* Your goal *
Each record below is to be reproduced without any change.

─── Records for this exercise ───

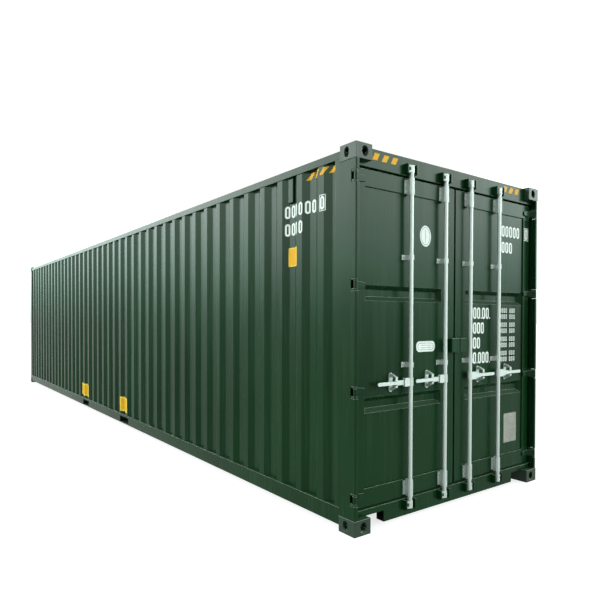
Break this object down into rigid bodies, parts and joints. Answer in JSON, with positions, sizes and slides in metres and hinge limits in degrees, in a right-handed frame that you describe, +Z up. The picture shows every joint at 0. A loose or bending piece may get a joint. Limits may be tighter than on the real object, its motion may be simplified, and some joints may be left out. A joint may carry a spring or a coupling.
{
  "type": "shipping container",
  "caption": "Green forty foot high cube steel shipping container with corrugated walls, corner castings and double doors with galvanised locking bars.",
  "frame": {"origin": "centre of the footprint, on the plane of the bottom castings' undersides", "axes": "+X across the container to the right as seen from the doors, +Y along it from the doors to the blind end, +Z up"},
  "size_m": [2.438, 12.192, 2.896],
  "materials": {
    "green_paint": "semi gloss",
    "cast_steel": "semi gloss over a cast skin",
    "underframe_paint": "satin",
    "galvanised_steel": "hot dip galvanised",
    "seal_rubber": "matte",
    "floor_timber": "oiled plywood"
  },
  "bodies": {
    "frame": {"blind_castings": "cast_steel", "blind_header": "green_paint", "blind_left_post": "green_paint", "blind_right_post": "green_paint", "blind_sill": "green_paint", "blind_wall": "green_paint", "bottom_left_rail": "green_paint", "bottom_right_rail": "green_paint", "cam_keepers": "green_paint", "cross_members": "underframe_paint", "door_castings": "cast_steel", "door_header": "green_paint", "door_left_post": "green_paint", "door_right_post": "green_paint", "door_sill": "green_paint", "floor_boards": "floor_timber", "fork_pockets": "underframe_paint", "gooseneck_tunnel": "underframe_paint", "left_hinge_lugs": "green_paint", "left_side_wall": "green_paint", "right_hinge_lugs": "green_paint", "right_side_wall": "green_paint", "roof_panel": "green_paint", "top_left_rail": "green_paint", "top_right_rail": "green_paint", "ventilators": "green_paint"},
    "left_door": {"left_bar_brackets": "galvanised_steel", "left_door_frame": "green_paint", "left_door_gasket": "seal_rubber", "left_door_hinges": "green_paint", "left_door_panel": "green_paint", "left_handle_retainers": "galvanised_steel", "left_lock_box": "green_paint"},
    "right_door": {"right_bar_brackets": "galvanised_steel", "right_door_frame": "green_paint", "right_door_gasket": "seal_rubber", "right_door_hinges": "green_paint", "right_door_panel": "green_paint", "right_handle_retainers": "galvanised_steel", "right_lock_box": "green_paint"},
    "left_bar_1": {"left_bar_1": "galvanised_steel"},
    "left_handle_1": {"left_handle_1": "galvanised_steel"},
    "left_catch_1": {"left_catch_1": "galvanised_steel"},
    "left_bar_2": {"left_bar_2": "galvanised_steel"},
    "left_handle_2": {"left_handle_2": "galvanised_steel"},
    "left_catch_2": {"left_catch_2": "galvanised_steel"},
    "right_bar_1": {"right_bar_1": "galvanised_steel"},
    "right_handle_1": {"right_handle_1": "galvanised_steel"},
    "right_catch_1": {"right_catch_1": "galvanised_steel"},
    "right_bar_2": {"right_bar_2": "galvanised_steel"},
    "right_handle_2": {"right_handle_2": "galvanised_steel"},
    "right_catch_2": {"right_catch_2": "galvanised_steel"}
  },
  "joints": [
    {"name": "left_door_hinge", "type": "hinge", "parent": "frame", "child": "left_door", "pos_m": [-1.203, -6.08, 1.454], "axis": [0, 0, -1], "range_deg": [0, 265]},
    {"name": "left_bar_1_turn", "type": "hinge", "parent": "left_door", "child": "left_bar_1", "pos_m": [-0.6, -6.073, 1.458], "axis": [0, 0, -1], "range_deg": [-100, 0]},
    {"name": "left_handle_1_lift", "type": "hinge", "parent": "left_bar_1", "child": "left_handle_1", "pos_m": [-0.655, -6.073, 1.104], "axis": [0, -1, 0], "range_deg": [-10, 0]},
    {"name": "left_catch_1_swing", "type": "hinge", "parent": "left_door", "child": "left_catch_1", "pos_m": [-0.778, -6.066, 1.162], "axis": [0, -1, 0], "range_deg": [-90, 0]},
    {"name": "left_bar_2_turn", "type": "hinge", "parent": "left_door", "child": "left_bar_2", "pos_m": [-0.172, -6.073, 1.458], "axis": [0, 0, -1], "range_deg": [-100, 0]},
    {"name": "left_handle_2_lift", "type": "hinge", "parent": "left_bar_2", "child": "left_handle_2", "pos_m": [-0.227, -6.073, 1.104], "axis": [0, -1, 0], "range_deg": [-10, 0]},
    {"name": "left_catch_2_swing", "type": "hinge", "parent": "left_door", "child": "left_catch_2", "pos_m": [-0.35, -6.066, 1.162], "axis": [0, -1, 0], "range_deg": [-90, 0]},
    {"name": "right_door_hinge", "type": "hinge", "parent": "frame", "child": "right_door", "pos_m": [1.203, -6.08, 1.454], "axis": [0, 0, 1], "range_deg": [0, 265]},
    {"name": "right_bar_1_turn", "type": "hinge", "parent": "right_door", "child": "right_bar_1", "pos_m": [0.6, -6.073, 1.458], "axis": [0, 0, 1], "range_deg": [-100, 0]},
    {"name": "right_handle_1_lift", "type": "hinge", "parent": "right_bar_1", "child": "right_handle_1", "pos_m": [0.655, -6.073, 1.104], "axis": [0, 1, 0], "range_deg": [-10, 0]},
    {"name": "right_catch_1_swing", "type": "hinge", "parent": "right_door", "child": "right_catch_1", "pos_m": [0.778, -6.066, 1.162], "axis": [0, 1, 0], "range_deg": [-90, 0]},
    {"name": "right_bar_2_turn", "type": "hinge", "parent": "right_door", "child": "right_bar_2", "pos_m": [0.172, -6.073, 1.458], "axis": [0, 0, 1], "range_deg": [-100, 0]},
    {"name": "right_handle_2_lift", "type": "hinge", "parent": "right_bar_2", "child": "right_handle_2", "pos_m": [0.227, -6.073, 1.104], "axis": [0, 1, 0], "range_deg": [-10, 0]},
    {"name": "right_catch_2_swing", "type": "hinge", "parent": "right_door", "child": "right_catch_2", "pos_m": [0.35, -6.066, 1.162], "axis": [0, 1, 0], "range_deg": [-90, 0]}
  ]
}
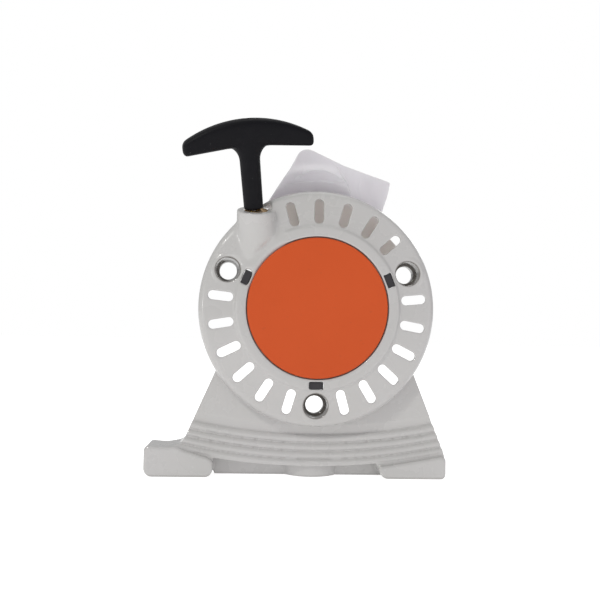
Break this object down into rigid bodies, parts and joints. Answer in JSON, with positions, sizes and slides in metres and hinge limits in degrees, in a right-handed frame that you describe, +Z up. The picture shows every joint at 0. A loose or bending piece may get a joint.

───

* Output *
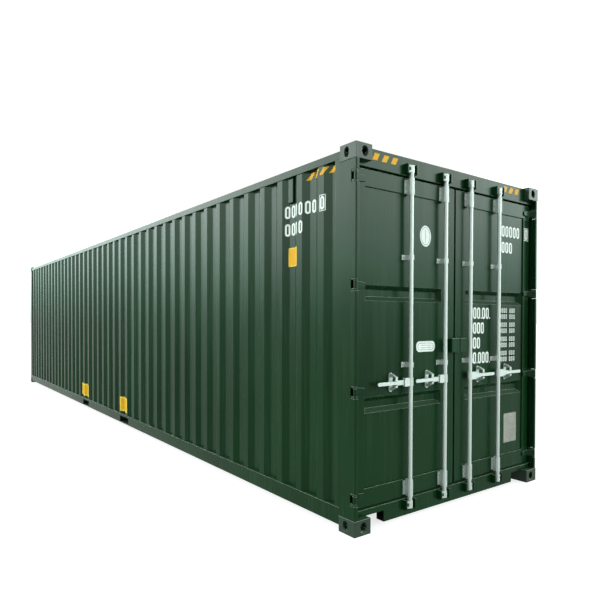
Break this object down into rigid bodies, parts and joints. Answer in JSON, with positions, sizes and slides in metres and hinge limits in degrees, in a right-handed frame that you describe, +Z up. The picture shows every joint at 0. A loose or bending piece may get a joint. Limits may be tighter than on the real object, its motion may be simplified, and some joints may be left out. A joint may carry a spring or a coupling.
{
  "type": "shipping container",
  "caption": "Green forty foot high cube steel shipping container with corrugated walls, corner castings and double doors with galvanised locking bars.",
  "frame": {"origin": "centre of the footprint, on the plane of the bottom castings' undersides", "axes": "+X across the container to the right as seen from the doors, +Y along it from the doors to the blind end, +Z up"},
  "size_m": [2.438, 12.192, 2.896],
  "materials": {
    "green_paint": "semi gloss",
    "cast_steel": "semi gloss over a cast skin",
    "underframe_paint": "satin",
    "galvanised_steel": "hot dip galvanised",
    "seal_rubber": "matte",
    "floor_timber": "oiled plywood"
  },
  "bodies": {
    "frame": {"blind_castings": "cast_steel", "blind_header": "green_paint", "blind_left_post": "green_paint", "blind_right_post": "green_paint", "blind_sill": "green_paint", "blind_wall": "green_paint", "bottom_left_rail": "green_paint", "bottom_right_rail": "green_paint", "cam_keepers": "green_paint", "cross_members": "underframe_paint", "door_castings": "cast_steel", "door_header": "green_paint", "door_left_post": "green_paint", "door_right_post": "green_paint", "door_sill": "green_paint", "floor_boards": "floor_timber", "fork_pockets": "underframe_paint", "gooseneck_tunnel": "underframe_paint", "left_hinge_lugs": "green_paint", "left_side_wall": "green_paint", "right_hinge_lugs": "green_paint", "right_side_wall": "green_paint", "roof_panel": "green_paint", "top_left_rail": "green_paint", "top_right_rail": "green_paint", "ventilators": "green_paint"},
    "left_door": {"left_bar_brackets": "galvanised_steel", "left_door_frame": "green_paint", "left_door_gasket": "seal_rubber", "left_door_hinges": "green_paint", "left_door_panel": "green_paint", "left_handle_retainers": "galvanised_steel", "left_lock_box": "green_paint"},
    "right_door": {"right_bar_brackets": "galvanised_steel", "right_door_frame": "green_paint", "right_door_gasket": "seal_rubber", "right_door_hinges": "green_paint", "right_door_panel": "green_paint", "right_handle_retainers": "galvanised_steel", "right_lock_box": "green_paint"},
    "left_bar_1": {"left_bar_1": "galvanised_steel"},
    "left_handle_1": {"left_handle_1": "galvanised_steel"},
    "left_catch_1": {"left_catch_1": "galvanised_steel"},
    "left_bar_2": {"left_bar_2": "galvanised_steel"},
    "left_handle_2": {"left_handle_2": "galvanised_steel"},
    "left_catch_2": {"left_catch_2": "galvanised_steel"},
    "right_bar_1": {"right_bar_1": "galvanised_steel"},
    "right_handle_1": {"right_handle_1": "galvanised_steel"},
    "right_catch_1": {"right_catch_1": "galvanised_steel"},
    "right_bar_2": {"right_bar_2": "galvanised_steel"},
    "right_handle_2": {"right_handle_2": "galvanised_steel"},
    "right_catch_2": {"right_catch_2": "galvanised_steel"}
  },
  "joints": [
    {"name": "left_door_hinge", "type": "hinge", "parent": "frame", "child": "left_door", "pos_m": [-1.203, -6.08, 1.454], "axis": [0, 0, -1], "range_deg": [0, 265]},
    {"name": "left_bar_1_turn", "type": "hinge", "parent": "left_door", "child": "left_bar_1", "pos_m": [-0.6, -6.073, 1.458], "axis": [0, 0, -1], "range_deg": [-100, 0]},
    {"name": "left_handle_1_lift", "type": "hinge", "parent": "left_bar_1", "child": "left_handle_1", "pos_m": [-0.655, -6.073, 1.104], "axis": [0, -1, 0], "range_deg": [-10, 0]},
    {"name": "left_catch_1_swing", "type": "hinge", "parent": "left_door", "child": "left_catch_1", "pos_m": [-0.778, -6.066, 1.162], "axis": [0, -1, 0], "range_deg": [-90, 0]},
    {"name": "left_bar_2_turn", "type": "hinge", "parent": "left_door", "child": "left_bar_2", "pos_m": [-0.172, -6.073, 1.458], "axis": [0, 0, -1], "range_deg": [-100, 0]},
    {"name": "left_handle_2_lift", "type": "hinge", "parent": "left_bar_2", "child": "left_handle_2", "pos_m": [-0.227, -6.073, 1.104], "axis": [0, -1, 0], "range_deg": [-10, 0]},
    {"name": "left_catch_2_swing", "type": "hinge", "parent": "left_door", "child": "left_catch_2", "pos_m": [-0.35, -6.066, 1.162], "axis": [0, -1, 0], "range_deg": [-90, 0]},
    {"name": "right_door_hinge", "type": "hinge", "parent": "frame", "child": "right_door", "pos_m": [1.203, -6.08, 1.454], "axis": [0, 0, 1], "range_deg": [0, 265]},
    {"name": "right_bar_1_turn", "type": "hinge", "parent": "right_door", "child": "right_bar_1", "pos_m": [0.6, -6.073, 1.458], "axis": [0, 0, 1], "range_deg": [-100, 0]},
    {"name": "right_handle_1_lift", "type": "hinge", "parent": "right_bar_1", "child": "right_handle_1", "pos_m": [0.655, -6.073, 1.104], "axis": [0, 1, 0], "range_deg": [-10, 0]},
    {"name": "right_catch_1_swing", "type": "hinge", "parent": "right_door", "child": "right_catch_1", "pos_m": [0.778, -6.066, 1.162], "axis": [0, 1, 0], "range_deg": [-90, 0]},
    {"name": "right_bar_2_turn", "type": "hinge", "parent": "right_door", "child": "right_bar_2", "pos_m": [0.172, -6.073, 1.458], "axis": [0, 0, 1], "range_deg": [-100, 0]},
    {"name": "right_handle_2_lift", "type": "hinge", "parent": "right_bar_2", "child": "right_handle_2", "pos_m": [0.227, -6.073, 1.104], "axis": [0, 1, 0], "range_deg": [-10, 0]},
    {"name": "right_catch_2_swing", "type": "hinge", "parent": "right_door", "child": "right_catch_2", "pos_m": [0.35, -6.066, 1.162], "axis": [0, 1, 0], "range_deg": [-90, 0]}
  ]
}
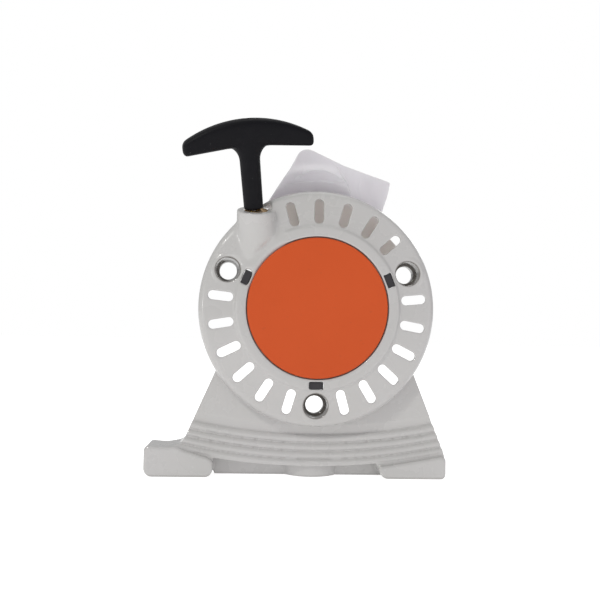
Break this object down into rigid bodies, parts and joints. Answer in JSON, with positions, sizes and slides in metres and hinge limits in degrees, in a right-handed frame that you describe, +Z up. The picture shows every joint at 0. A loose or bending piece may get a joint.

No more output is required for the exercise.